• _Supplied data_:

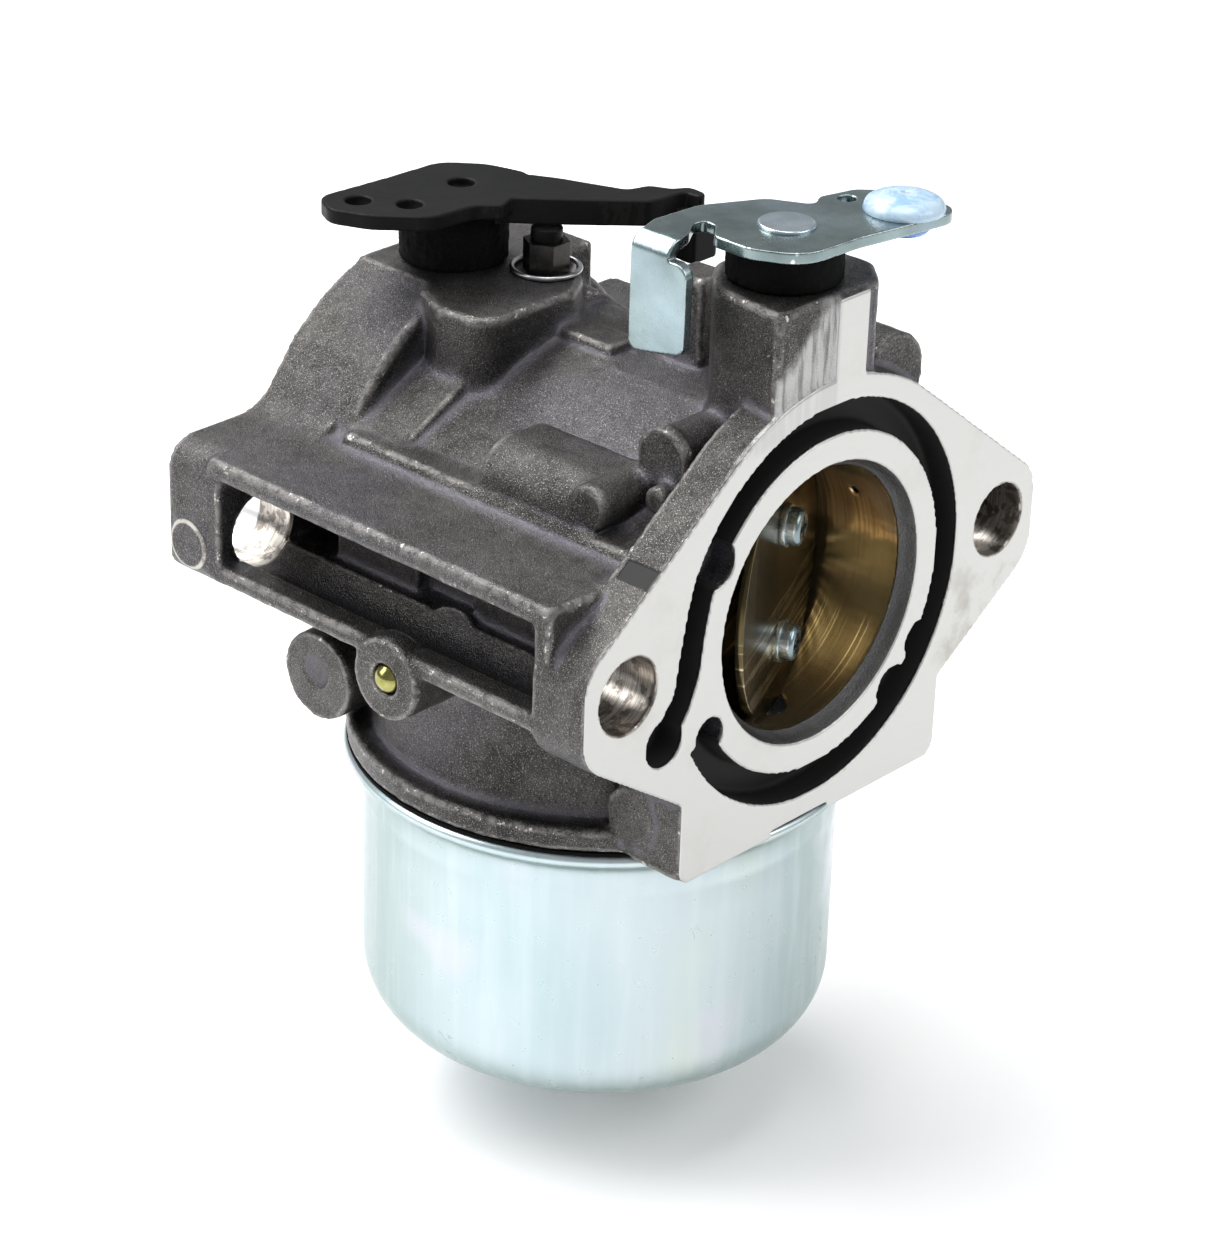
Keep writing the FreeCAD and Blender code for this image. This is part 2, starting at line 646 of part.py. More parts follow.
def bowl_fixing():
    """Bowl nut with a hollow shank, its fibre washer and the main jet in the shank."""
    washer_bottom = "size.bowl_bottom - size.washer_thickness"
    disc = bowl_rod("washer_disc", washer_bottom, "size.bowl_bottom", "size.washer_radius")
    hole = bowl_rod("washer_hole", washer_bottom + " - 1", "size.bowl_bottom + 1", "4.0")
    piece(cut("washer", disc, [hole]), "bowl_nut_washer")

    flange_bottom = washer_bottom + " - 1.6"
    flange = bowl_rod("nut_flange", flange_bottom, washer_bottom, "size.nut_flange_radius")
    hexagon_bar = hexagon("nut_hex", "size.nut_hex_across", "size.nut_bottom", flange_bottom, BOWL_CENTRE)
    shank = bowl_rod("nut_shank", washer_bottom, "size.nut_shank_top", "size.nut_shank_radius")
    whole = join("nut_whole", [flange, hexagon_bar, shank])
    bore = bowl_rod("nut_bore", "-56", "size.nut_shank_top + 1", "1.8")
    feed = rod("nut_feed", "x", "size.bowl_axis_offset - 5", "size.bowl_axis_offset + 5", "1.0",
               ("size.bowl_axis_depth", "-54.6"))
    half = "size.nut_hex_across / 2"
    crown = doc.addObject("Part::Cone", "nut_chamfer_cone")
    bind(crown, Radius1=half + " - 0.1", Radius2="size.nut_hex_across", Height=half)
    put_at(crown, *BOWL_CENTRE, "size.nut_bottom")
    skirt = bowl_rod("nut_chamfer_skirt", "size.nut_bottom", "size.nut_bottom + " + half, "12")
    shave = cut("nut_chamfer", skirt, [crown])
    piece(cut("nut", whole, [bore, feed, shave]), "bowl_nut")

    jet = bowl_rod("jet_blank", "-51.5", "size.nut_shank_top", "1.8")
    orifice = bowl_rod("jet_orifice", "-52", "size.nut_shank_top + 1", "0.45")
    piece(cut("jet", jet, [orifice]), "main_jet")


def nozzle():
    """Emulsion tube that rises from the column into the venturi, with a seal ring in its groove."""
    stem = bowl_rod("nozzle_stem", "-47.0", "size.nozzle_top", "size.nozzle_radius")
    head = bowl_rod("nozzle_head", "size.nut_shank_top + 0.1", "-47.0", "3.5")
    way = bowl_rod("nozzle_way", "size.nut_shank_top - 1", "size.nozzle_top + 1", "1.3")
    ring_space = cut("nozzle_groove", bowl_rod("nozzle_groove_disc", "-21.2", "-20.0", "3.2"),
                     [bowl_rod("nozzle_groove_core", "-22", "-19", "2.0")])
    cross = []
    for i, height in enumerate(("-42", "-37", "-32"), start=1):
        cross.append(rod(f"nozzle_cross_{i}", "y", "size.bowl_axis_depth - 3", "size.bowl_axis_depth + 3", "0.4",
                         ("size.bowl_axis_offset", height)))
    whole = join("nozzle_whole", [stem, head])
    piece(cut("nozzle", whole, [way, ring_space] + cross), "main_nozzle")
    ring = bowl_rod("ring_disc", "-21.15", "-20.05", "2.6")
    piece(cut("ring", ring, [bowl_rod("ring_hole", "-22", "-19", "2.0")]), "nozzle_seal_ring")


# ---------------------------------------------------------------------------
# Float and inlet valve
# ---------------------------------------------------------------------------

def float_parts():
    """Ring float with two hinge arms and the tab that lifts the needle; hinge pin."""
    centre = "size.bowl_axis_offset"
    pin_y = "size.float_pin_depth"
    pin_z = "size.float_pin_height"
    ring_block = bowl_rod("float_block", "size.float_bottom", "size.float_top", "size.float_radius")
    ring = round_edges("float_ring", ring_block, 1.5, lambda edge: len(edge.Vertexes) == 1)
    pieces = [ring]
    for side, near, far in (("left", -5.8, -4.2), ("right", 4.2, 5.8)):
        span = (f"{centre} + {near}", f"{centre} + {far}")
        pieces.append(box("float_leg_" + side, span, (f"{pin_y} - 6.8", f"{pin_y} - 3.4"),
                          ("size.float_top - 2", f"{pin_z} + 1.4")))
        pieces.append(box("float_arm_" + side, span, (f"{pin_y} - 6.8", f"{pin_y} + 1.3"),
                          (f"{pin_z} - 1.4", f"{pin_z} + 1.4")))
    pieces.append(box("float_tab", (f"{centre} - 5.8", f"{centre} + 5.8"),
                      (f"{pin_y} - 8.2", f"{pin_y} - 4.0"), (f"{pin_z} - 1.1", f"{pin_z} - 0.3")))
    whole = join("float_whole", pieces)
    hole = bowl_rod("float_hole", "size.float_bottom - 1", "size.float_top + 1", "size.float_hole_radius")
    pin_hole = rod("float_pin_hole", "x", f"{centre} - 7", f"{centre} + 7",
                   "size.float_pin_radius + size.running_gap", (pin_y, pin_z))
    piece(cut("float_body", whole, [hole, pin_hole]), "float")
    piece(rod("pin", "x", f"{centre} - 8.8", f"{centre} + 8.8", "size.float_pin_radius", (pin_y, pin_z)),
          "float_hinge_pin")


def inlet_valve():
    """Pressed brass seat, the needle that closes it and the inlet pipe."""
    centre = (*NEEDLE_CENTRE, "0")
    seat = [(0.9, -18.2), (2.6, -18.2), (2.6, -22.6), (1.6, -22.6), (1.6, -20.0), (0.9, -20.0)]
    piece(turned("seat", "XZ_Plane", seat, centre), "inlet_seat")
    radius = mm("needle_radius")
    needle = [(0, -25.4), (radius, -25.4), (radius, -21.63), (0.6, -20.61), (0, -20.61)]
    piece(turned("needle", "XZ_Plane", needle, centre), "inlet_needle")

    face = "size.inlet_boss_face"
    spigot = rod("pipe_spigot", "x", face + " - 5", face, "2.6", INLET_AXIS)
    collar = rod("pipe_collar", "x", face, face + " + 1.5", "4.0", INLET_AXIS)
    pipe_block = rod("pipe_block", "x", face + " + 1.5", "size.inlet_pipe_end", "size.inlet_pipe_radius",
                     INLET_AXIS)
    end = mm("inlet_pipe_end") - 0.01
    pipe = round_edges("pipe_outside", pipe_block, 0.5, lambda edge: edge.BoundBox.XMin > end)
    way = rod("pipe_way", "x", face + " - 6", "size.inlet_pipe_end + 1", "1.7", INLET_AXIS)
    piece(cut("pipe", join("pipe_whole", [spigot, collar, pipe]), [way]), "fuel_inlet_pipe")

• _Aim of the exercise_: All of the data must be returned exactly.

• _Finished answer_:
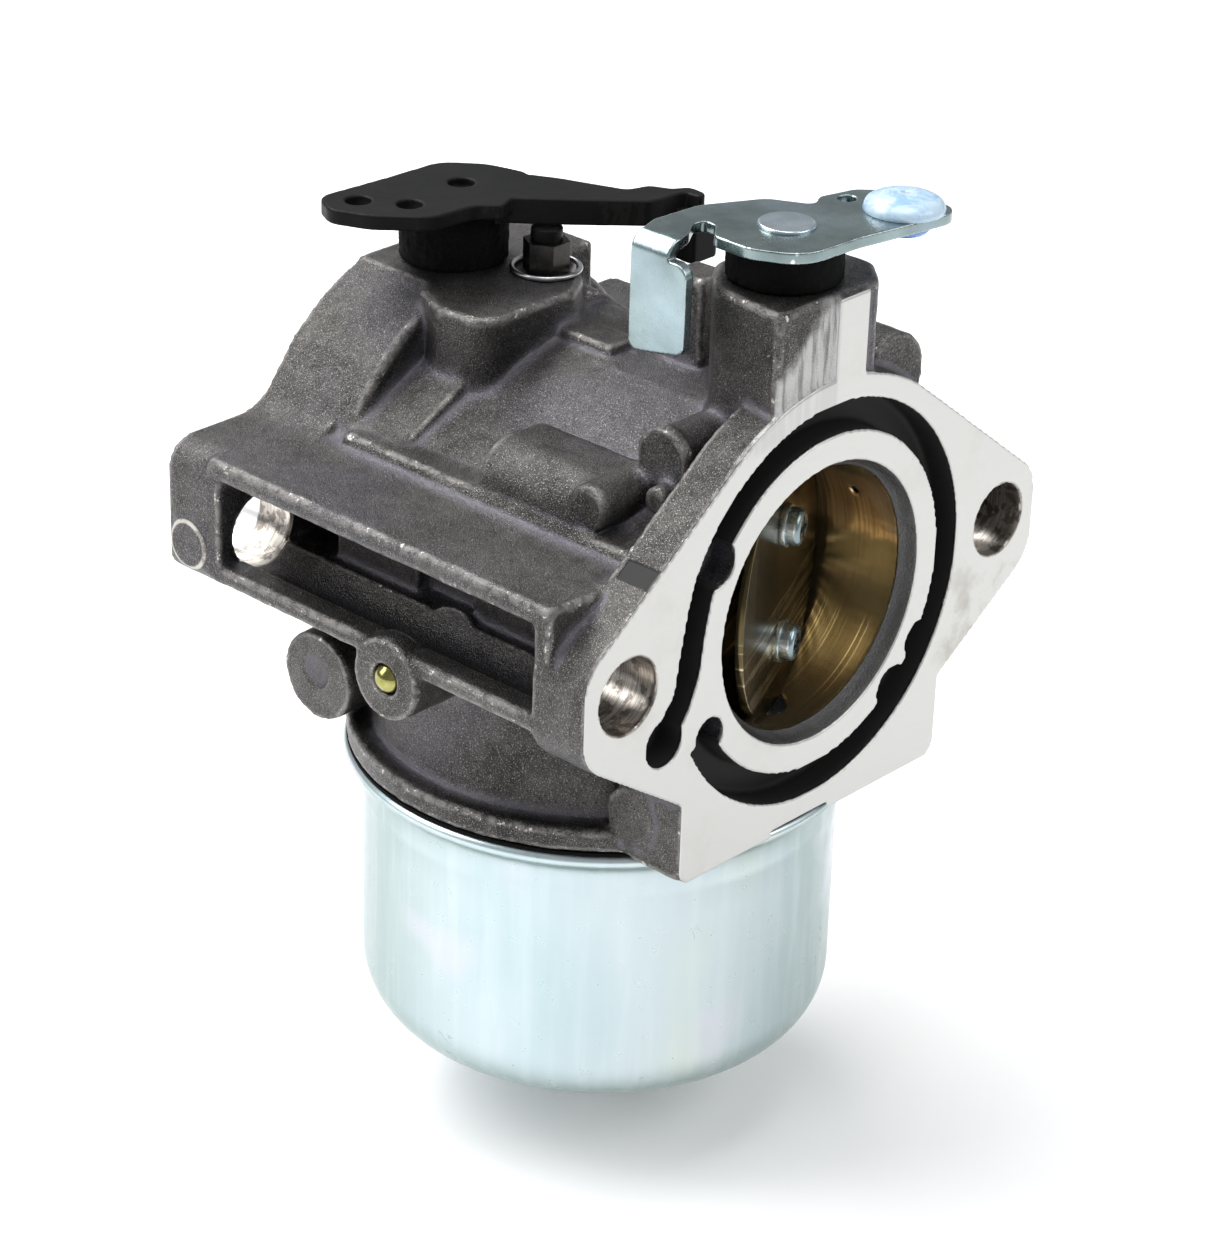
Keep writing the FreeCAD and Blender code for this image. This is part 2, starting at line 646 of part.py. More parts follow.
def bowl_fixing():
    """Bowl nut with a hollow shank, its fibre washer and the main jet in the shank."""
    washer_bottom = "size.bowl_bottom - size.washer_thickness"
    disc = bowl_rod("washer_disc", washer_bottom, "size.bowl_bottom", "size.washer_radius")
    hole = bowl_rod("washer_hole", washer_bottom + " - 1", "size.bowl_bottom + 1", "4.0")
    piece(cut("washer", disc, [hole]), "bowl_nut_washer")

    flange_bottom = washer_bottom + " - 1.6"
    flange = bowl_rod("nut_flange", flange_bottom, washer_bottom, "size.nut_flange_radius")
    hexagon_bar = hexagon("nut_hex", "size.nut_hex_across", "size.nut_bottom", flange_bottom, BOWL_CENTRE)
    shank = bowl_rod("nut_shank", washer_bottom, "size.nut_shank_top", "size.nut_shank_radius")
    whole = join("nut_whole", [flange, hexagon_bar, shank])
    bore = bowl_rod("nut_bore", "-56", "size.nut_shank_top + 1", "1.8")
    feed = rod("nut_feed", "x", "size.bowl_axis_offset - 5", "size.bowl_axis_offset + 5", "1.0",
               ("size.bowl_axis_depth", "-54.6"))
    half = "size.nut_hex_across / 2"
    crown = doc.addObject("Part::Cone", "nut_chamfer_cone")
    bind(crown, Radius1=half + " - 0.1", Radius2="size.nut_hex_across", Height=half)
    put_at(crown, *BOWL_CENTRE, "size.nut_bottom")
    skirt = bowl_rod("nut_chamfer_skirt", "size.nut_bottom", "size.nut_bottom + " + half, "12")
    shave = cut("nut_chamfer", skirt, [crown])
    piece(cut("nut", whole, [bore, feed, shave]), "bowl_nut")

    jet = bowl_rod("jet_blank", "-51.5", "size.nut_shank_top", "1.8")
    orifice = bowl_rod("jet_orifice", "-52", "size.nut_shank_top + 1", "0.45")
    piece(cut("jet", jet, [orifice]), "main_jet")


def nozzle():
    """Emulsion tube that rises from the column into the venturi, with a seal ring in its groove."""
    stem = bowl_rod("nozzle_stem", "-47.0", "size.nozzle_top", "size.nozzle_radius")
    head = bowl_rod("nozzle_head", "size.nut_shank_top + 0.1", "-47.0", "3.5")
    way = bowl_rod("nozzle_way", "size.nut_shank_top - 1", "size.nozzle_top + 1", "1.3")
    ring_space = cut("nozzle_groove", bowl_rod("nozzle_groove_disc", "-21.2", "-20.0", "3.2"),
                     [bowl_rod("nozzle_groove_core", "-22", "-19", "2.0")])
    cross = []
    for i, height in enumerate(("-42", "-37", "-32"), start=1):
        cross.append(rod(f"nozzle_cross_{i}", "y", "size.bowl_axis_depth - 3", "size.bowl_axis_depth + 3", "0.4",
                         ("size.bowl_axis_offset", height)))
    whole = join("nozzle_whole", [stem, head])
    piece(cut("nozzle", whole, [way, ring_space] + cross), "main_nozzle")
    ring = bowl_rod("ring_disc", "-21.15", "-20.05", "2.6")
    piece(cut("ring", ring, [bowl_rod("ring_hole", "-22", "-19", "2.0")]), "nozzle_seal_ring")


# ---------------------------------------------------------------------------
# Float and inlet valve
# ---------------------------------------------------------------------------

def float_parts():
    """Ring float with two hinge arms and the tab that lifts the needle; hinge pin."""
    centre = "size.bowl_axis_offset"
    pin_y = "size.float_pin_depth"
    pin_z = "size.float_pin_height"
    ring_block = bowl_rod("float_block", "size.float_bottom", "size.float_top", "size.float_radius")
    ring = round_edges("float_ring", ring_block, 1.5, lambda edge: len(edge.Vertexes) == 1)
    pieces = [ring]
    for side, near, far in (("left", -5.8, -4.2), ("right", 4.2, 5.8)):
        span = (f"{centre} + {near}", f"{centre} + {far}")
        pieces.append(box("float_leg_" + side, span, (f"{pin_y} - 6.8", f"{pin_y} - 3.4"),
                          ("size.float_top - 2", f"{pin_z} + 1.4")))
        pieces.append(box("float_arm_" + side, span, (f"{pin_y} - 6.8", f"{pin_y} + 1.3"),
                          (f"{pin_z} - 1.4", f"{pin_z} + 1.4")))
    pieces.append(box("float_tab", (f"{centre} - 5.8", f"{centre} + 5.8"),
                      (f"{pin_y} - 8.2", f"{pin_y} - 4.0"), (f"{pin_z} - 1.1", f"{pin_z} - 0.3")))
    whole = join("float_whole", pieces)
    hole = bowl_rod("float_hole", "size.float_bottom - 1", "size.float_top + 1", "size.float_hole_radius")
    pin_hole = rod("float_pin_hole", "x", f"{centre} - 7", f"{centre} + 7",
                   "size.float_pin_radius + size.running_gap", (pin_y, pin_z))
    piece(cut("float_body", whole, [hole, pin_hole]), "float")
    piece(rod("pin", "x", f"{centre} - 8.8", f"{centre} + 8.8", "size.float_pin_radius", (pin_y, pin_z)),
          "float_hinge_pin")


def inlet_valve():
    """Pressed brass seat, the needle that closes it and the inlet pipe."""
    centre = (*NEEDLE_CENTRE, "0")
    seat = [(0.9, -18.2), (2.6, -18.2), (2.6, -22.6), (1.6, -22.6), (1.6, -20.0), (0.9, -20.0)]
    piece(turned("seat", "XZ_Plane", seat, centre), "inlet_seat")
    radius = mm("needle_radius")
    needle = [(0, -25.4), (radius, -25.4), (radius, -21.63), (0.6, -20.61), (0, -20.61)]
    piece(turned("needle", "XZ_Plane", needle, centre), "inlet_needle")

    face = "size.inlet_boss_face"
    spigot = rod("pipe_spigot", "x", face + " - 5", face, "2.6", INLET_AXIS)
    collar = rod("pipe_collar", "x", face, face + " + 1.5", "4.0", INLET_AXIS)
    pipe_block = rod("pipe_block", "x", face + " + 1.5", "size.inlet_pipe_end", "size.inlet_pipe_radius",
                     INLET_AXIS)
    end = mm("inlet_pipe_end") - 0.01
    pipe = round_edges("pipe_outside", pipe_block, 0.5, lambda edge: edge.BoundBox.XMin > end)
    way = rod("pipe_way", "x", face + " - 6", "size.inlet_pipe_end + 1", "1.7", INLET_AXIS)
    piece(cut("pipe", join("pipe_whole", [spigot, collar, pipe]), [way]), "fuel_inlet_pipe")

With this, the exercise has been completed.